La presencia de Francisco planteó un desafío a los colombianos: qué decirle a esta figura global. Qué pedirle para nuestro país. El mensaje del pontífice es inequívocamente de paz, lo que llevó a Uribe a mandarle una epístola que tendrá que entrar en las futuras antologías de la ridiculez, acumulando toda una serie de ínfimas querellas provincianas y persistiendo en su descabellada negativa a aceptar que aquí hubo conflicto armado. Pero la manía de darle quejas a Francisco sobre una sarta de pequeñeces no se circunscribe al uribismo. ¿No hay entonces una agenda grande adicional de la cual hablarle?
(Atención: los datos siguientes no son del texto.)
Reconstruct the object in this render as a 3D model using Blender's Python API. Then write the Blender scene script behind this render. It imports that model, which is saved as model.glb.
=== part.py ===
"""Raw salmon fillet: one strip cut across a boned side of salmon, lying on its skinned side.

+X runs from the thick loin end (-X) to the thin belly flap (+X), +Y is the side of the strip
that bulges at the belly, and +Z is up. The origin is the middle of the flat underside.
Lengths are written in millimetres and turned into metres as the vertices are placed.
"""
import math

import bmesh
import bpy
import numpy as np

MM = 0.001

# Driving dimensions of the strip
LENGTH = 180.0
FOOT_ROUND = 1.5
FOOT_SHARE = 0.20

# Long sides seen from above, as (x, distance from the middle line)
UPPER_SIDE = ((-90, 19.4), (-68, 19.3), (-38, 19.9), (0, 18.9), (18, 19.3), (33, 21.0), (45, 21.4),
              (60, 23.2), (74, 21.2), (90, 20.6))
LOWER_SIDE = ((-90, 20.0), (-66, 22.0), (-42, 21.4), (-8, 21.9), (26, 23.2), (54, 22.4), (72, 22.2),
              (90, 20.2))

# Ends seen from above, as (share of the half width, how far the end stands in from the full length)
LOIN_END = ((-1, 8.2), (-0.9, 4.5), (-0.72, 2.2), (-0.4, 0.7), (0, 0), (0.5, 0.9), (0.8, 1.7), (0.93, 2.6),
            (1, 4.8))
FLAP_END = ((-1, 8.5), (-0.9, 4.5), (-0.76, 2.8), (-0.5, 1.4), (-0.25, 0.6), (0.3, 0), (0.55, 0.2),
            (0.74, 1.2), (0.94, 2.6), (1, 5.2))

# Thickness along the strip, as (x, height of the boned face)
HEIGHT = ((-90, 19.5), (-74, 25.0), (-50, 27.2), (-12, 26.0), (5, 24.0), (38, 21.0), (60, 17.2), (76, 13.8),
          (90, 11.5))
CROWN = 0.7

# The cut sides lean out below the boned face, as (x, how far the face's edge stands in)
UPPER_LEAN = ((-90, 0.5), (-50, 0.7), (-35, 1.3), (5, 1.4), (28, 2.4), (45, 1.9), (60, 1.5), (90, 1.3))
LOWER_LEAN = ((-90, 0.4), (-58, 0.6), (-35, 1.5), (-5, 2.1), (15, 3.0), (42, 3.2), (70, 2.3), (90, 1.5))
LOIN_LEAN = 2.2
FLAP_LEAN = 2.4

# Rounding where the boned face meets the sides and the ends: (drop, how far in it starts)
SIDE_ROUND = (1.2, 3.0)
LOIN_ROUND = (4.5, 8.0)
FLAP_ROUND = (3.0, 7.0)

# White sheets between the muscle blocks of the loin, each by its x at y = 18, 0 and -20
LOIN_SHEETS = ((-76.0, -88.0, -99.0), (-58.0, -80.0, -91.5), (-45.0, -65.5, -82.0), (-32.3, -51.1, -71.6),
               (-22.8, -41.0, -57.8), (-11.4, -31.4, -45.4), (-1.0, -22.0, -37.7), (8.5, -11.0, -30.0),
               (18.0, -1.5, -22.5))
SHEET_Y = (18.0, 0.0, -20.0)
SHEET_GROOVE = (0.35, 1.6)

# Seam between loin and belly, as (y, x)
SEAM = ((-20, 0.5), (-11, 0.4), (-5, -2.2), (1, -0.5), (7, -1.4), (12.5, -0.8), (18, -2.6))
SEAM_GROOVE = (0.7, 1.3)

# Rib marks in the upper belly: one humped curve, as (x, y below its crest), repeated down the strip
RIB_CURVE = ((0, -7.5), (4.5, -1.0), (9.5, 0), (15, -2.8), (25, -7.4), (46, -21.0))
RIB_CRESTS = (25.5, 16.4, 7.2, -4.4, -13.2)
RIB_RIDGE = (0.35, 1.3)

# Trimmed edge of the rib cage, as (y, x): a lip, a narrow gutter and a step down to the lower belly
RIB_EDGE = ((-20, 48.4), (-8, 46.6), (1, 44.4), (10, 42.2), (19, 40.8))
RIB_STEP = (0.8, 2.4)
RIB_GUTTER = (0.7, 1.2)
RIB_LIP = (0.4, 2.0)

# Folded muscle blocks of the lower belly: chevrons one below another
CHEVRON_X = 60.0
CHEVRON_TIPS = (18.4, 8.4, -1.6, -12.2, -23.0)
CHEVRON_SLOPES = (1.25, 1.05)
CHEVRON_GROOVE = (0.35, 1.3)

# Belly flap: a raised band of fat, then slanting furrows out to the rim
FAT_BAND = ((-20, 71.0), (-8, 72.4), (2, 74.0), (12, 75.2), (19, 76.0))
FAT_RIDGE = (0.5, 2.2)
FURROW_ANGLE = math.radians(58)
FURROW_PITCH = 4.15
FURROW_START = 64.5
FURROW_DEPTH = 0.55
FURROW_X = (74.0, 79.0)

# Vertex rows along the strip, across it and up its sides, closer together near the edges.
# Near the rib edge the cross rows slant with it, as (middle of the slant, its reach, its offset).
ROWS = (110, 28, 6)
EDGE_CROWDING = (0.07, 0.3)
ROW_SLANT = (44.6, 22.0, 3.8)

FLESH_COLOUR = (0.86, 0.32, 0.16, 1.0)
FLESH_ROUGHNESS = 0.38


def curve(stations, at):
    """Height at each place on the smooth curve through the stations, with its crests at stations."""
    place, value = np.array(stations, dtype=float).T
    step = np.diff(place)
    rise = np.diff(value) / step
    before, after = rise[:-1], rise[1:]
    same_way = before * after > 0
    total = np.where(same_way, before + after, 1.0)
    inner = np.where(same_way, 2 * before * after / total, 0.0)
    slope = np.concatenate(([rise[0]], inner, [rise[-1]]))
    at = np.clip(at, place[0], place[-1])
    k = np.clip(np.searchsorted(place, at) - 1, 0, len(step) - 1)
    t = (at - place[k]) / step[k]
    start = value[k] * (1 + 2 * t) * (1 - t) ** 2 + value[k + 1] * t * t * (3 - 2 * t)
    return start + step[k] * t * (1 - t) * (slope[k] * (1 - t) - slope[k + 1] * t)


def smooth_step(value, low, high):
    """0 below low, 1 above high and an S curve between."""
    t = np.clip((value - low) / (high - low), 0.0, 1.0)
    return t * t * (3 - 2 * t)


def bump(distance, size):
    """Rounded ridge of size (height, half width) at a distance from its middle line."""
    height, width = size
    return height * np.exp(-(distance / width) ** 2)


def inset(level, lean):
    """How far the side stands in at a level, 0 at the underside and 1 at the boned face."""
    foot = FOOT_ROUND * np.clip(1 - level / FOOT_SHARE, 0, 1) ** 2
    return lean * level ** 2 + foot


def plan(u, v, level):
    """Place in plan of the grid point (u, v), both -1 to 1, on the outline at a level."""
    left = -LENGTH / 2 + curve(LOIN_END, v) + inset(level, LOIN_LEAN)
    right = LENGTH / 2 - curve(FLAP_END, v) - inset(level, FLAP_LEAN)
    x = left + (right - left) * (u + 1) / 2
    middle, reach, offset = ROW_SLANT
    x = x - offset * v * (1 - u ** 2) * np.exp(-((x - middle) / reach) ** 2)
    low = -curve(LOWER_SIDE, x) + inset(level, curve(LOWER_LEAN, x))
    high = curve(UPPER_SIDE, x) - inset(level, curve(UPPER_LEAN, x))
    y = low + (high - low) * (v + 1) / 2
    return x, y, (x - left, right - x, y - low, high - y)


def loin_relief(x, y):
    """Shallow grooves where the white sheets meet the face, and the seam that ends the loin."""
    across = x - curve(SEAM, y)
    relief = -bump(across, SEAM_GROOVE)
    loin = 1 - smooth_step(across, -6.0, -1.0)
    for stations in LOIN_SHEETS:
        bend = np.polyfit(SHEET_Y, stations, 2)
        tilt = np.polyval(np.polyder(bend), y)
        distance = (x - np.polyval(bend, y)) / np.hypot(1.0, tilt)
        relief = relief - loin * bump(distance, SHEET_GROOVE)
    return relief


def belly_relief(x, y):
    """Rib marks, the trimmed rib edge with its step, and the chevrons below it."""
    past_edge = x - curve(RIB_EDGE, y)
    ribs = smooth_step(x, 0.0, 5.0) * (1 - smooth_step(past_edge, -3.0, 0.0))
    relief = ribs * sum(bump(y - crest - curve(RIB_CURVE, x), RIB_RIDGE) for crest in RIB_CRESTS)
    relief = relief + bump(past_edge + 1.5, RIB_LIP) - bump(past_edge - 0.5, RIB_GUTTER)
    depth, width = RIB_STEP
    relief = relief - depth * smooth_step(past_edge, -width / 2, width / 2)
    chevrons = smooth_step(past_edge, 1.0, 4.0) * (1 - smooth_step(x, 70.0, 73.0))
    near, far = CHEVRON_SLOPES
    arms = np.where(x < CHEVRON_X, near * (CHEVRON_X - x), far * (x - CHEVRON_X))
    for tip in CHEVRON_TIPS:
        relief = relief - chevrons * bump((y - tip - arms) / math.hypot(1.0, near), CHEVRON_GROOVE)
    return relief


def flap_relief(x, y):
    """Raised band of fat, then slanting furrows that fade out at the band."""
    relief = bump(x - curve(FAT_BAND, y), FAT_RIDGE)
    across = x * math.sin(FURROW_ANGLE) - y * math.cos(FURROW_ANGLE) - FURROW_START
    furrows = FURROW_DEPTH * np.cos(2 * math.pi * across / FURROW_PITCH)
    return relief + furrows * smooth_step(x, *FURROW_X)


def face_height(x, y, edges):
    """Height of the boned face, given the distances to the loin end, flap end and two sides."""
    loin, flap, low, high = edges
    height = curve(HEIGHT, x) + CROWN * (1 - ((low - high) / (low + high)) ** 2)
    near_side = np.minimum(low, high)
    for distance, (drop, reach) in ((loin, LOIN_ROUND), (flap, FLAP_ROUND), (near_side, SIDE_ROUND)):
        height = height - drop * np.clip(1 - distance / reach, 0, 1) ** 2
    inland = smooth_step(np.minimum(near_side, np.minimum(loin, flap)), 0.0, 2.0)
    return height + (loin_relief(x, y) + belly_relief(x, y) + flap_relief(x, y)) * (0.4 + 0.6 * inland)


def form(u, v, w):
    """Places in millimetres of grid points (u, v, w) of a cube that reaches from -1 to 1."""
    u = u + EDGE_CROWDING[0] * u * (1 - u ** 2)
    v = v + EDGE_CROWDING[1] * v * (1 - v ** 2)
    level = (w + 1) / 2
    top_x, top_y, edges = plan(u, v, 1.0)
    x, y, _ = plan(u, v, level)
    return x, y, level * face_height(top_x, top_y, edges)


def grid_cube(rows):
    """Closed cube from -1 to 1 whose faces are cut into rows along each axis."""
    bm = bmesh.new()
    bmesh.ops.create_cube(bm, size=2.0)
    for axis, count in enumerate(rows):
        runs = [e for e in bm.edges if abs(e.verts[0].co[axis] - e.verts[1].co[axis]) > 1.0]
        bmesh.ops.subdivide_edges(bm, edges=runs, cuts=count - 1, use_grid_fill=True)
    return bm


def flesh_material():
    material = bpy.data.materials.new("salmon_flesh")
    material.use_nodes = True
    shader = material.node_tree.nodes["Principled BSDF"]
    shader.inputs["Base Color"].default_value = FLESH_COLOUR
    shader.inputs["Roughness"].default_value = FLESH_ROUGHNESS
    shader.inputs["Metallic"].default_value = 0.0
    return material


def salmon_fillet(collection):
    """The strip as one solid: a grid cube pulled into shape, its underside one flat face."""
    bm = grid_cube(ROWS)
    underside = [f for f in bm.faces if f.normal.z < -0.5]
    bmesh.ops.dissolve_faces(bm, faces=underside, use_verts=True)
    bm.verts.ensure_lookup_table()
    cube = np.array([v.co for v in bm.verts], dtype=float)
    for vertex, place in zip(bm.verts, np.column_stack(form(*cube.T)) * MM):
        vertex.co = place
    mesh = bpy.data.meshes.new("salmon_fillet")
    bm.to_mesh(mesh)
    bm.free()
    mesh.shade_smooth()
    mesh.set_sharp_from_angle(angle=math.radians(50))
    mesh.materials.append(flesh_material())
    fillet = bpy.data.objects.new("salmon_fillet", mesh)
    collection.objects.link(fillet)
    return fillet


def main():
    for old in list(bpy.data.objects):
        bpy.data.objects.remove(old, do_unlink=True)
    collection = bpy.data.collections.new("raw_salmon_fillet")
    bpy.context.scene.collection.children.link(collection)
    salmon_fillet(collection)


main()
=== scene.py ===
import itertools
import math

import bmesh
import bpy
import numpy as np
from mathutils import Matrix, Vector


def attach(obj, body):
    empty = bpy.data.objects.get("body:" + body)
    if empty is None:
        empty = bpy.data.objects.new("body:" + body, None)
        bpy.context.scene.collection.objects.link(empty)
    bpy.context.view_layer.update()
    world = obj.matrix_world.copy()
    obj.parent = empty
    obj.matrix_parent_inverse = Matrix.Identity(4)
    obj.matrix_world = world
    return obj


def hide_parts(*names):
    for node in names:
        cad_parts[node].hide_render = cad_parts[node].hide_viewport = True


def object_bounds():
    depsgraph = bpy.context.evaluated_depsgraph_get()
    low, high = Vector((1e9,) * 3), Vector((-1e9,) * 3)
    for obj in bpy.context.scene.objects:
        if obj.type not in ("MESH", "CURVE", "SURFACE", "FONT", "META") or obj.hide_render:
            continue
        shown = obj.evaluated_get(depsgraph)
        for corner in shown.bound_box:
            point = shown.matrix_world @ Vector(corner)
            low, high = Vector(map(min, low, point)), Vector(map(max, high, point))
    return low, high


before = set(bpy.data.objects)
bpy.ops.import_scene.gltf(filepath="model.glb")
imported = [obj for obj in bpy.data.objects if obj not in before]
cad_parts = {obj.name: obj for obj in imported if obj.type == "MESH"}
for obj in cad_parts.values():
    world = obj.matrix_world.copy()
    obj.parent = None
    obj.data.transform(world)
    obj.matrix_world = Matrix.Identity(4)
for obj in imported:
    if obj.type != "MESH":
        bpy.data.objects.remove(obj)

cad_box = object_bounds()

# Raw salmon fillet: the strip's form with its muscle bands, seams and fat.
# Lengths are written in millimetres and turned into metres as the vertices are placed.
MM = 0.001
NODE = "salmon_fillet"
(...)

Claro que sí. Por ejemplo, habría que plantearle las deudas enormes, abrumadoras, de la Iglesia colombiana con la paz. Pero en el momento en que escribo esto el tema que me parece más importante y urgente es el papel de la mujer en nuestra sociedad. Los que hayan tenido el placer de leer a Svetlana Alexiévich habrán reparado en que el título de esta columna es una paráfrasis de su hermoso y durísimo libro. Allí, la autora describe a los ejércitos en la Segunda Guerra Mundial como un mundo ajeno a las mujeres. Pero algunas entraron. Alexiévich sugiere que la posguerra tampoco sería muy amable con ellas. “Ay, chiquillas —les dice un oficial—. No os faltará nada, pero después de la guerra los novios os tendrán miedo”.
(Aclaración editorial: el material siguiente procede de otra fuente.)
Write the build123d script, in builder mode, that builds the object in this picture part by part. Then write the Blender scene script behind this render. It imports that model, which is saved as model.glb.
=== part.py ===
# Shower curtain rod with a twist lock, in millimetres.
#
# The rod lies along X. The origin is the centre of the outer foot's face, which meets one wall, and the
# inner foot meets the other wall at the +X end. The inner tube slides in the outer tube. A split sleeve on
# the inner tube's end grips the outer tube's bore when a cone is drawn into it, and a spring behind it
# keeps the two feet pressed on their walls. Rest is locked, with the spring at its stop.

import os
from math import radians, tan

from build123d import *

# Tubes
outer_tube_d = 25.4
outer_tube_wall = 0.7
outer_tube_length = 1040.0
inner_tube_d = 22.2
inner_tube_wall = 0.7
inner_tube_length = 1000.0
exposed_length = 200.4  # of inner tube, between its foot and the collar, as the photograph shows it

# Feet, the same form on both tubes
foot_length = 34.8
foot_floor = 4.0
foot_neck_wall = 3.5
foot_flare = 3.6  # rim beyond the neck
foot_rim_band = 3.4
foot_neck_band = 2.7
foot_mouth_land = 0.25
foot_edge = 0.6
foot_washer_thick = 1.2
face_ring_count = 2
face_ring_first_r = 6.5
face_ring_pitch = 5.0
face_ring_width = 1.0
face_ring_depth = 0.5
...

Mucha agua ha pasado bajo el puente, y nuestra propia guerra fue altamente feminizada. Un porcentaje grande de miembros de la guerrilla eran mujeres. ¿Qué pasará con ellas? ¿Cómo se reincorporarán a una sociedad con desmedidas tasas de violación y otras violencias contra la mujer? Estas personas, que aprendieron de la manera más brutal y prohibitivamente costosa a ser independientes, a dar órdenes, a hacerse oír y obedecer, ¿volverán al fogón y a viejas estructuras familiares, o se incorporarán a una sociedad con relaciones de género más sanas y menos homicidas? “Con vuestra puntería —decía el oficial arriba citado— lanzaréis un plato apuntando a la cara y despacharéis a cualquiera”. ¿Será cierto? ¿O más bien, despojadas del uniforme y de sus aperos guerreros, vivirán una vida de temores como las que tienen que padecer cientos de miles de mujeres en Colombia? ¿Esos que prometen “hacer trizas” los acuerdos también harán trizas sus vidas?
Las mismas preguntas se pueden hacer desde la perspectiva de las millones de víctimas, que padecieron las acciones de los guerreros y guerreras. La idea era también hacer trizas las políticas específicamente dirigidas a ellas. Fue uno de los temas del No en el plebiscito, y sería también la implicación de negar la existencia de esa misma guerra que rompió sus trayectorias vitales.
No se necesita ser un especialista —que no lo soy— para entender que una voz incluyente por parte de Francisco y la Iglesia en este tema particular tendría un enorme impacto positivo.